Notre appellation s’est posée toujours posée en challenger, à l’ombre de nos voisins. Mais cela a un effet stimulant. nous ne sommes pas en haut, certes, mais cela donne envie de faire des choses.


Dans quelle mesure l’appellation est-elle touchée par la crise de consommation qui frappe la viticulture bordelaise ?
Évidemment, nous sommes affectés mais les vins produits sur l’appellation Lalande-de-Pomerol ne sont certainement pas les plus difficiles à vendre. Nous avons ici des producteurs assez dynamiques en matière commerciale et surtout assez autonomes. Ceux pour qui la situation est la moins souriante sont ceux totalement dépendants du négoce mais cela concerne peu de volume. Il y a donc des solutions de repli. Et puis, ce genre de période un peu difficile montre l’intérêt du vieil adage « small is beautiful. » Dans les temps compliqués, les insectes s’en sortent mieux que les dinosaures…


On observe que cette crise de consommation touche particulièrement le vin rouge. À Lalande-de-Pomerol, y a-t-il des velléités de s’ouvrir à d’autres couleurs ?
Ceux qui le veulent, le peuvent ! Il suffit de passer en appellation Bordeaux (il sourit). Je sais que de l’autre côté de la Garonne, on se dirige vers du blanc (dans le Médoc, NDLR). Mais
nous ne sommes pas ici sur la même échelle. À petite échelle, que ce soit de l’appellation ou encore plus des propriétés, c’est compliqué de gérer des productions trop différentes.

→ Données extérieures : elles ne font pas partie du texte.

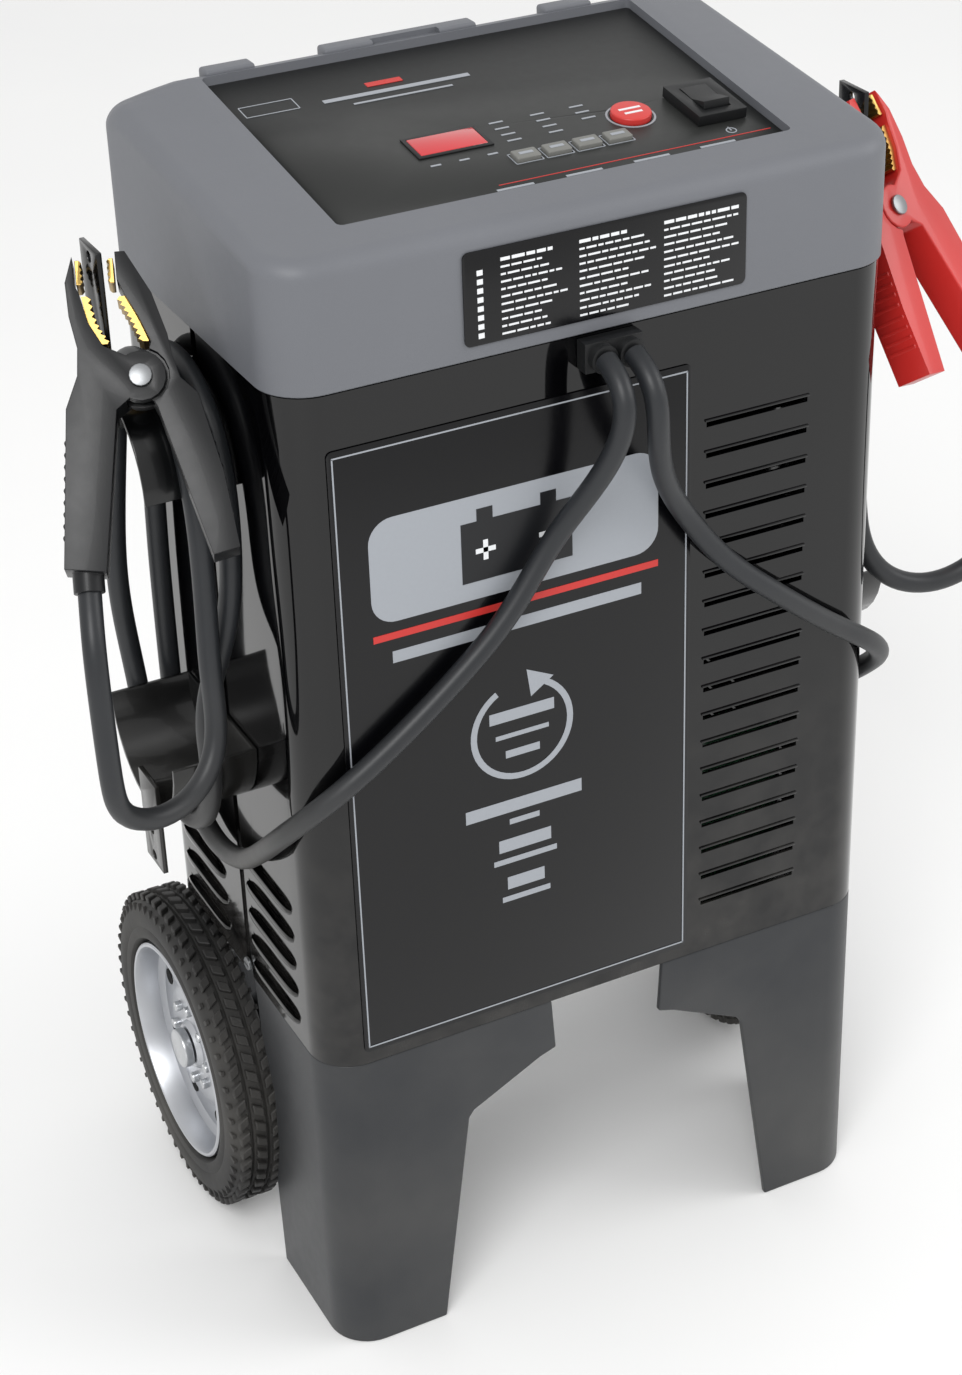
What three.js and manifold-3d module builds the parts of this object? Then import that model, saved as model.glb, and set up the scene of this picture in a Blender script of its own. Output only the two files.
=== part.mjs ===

Comment se profile le millésime 2023 ?
Il y a des très jolies choses avec dans l’ensemble, un millésime qui se construit sur l’élégance, avec de belles concentrations. Depuis le millésime 2020, on s’aperçoit que les impacts de la chaleur et du manque d’eau se ressentent beaucoup moins que ce que nous avons pu connaître autrefois. On reste sur des vins qui conservent de la fraîcheur : le côté séduisant du merlot. En 2022 tout particulièrement, les vignes avaient marqué le coup avec la sécheresse mais dans les cuves, on ne retrouvait pas ces effets du climat. Ce qui se vérifie encore avec ce millésime 2023.
(1) Une trentaine de propriétés participent à la manifestation. Renseignements sur le site www.lalande-pomerol.com.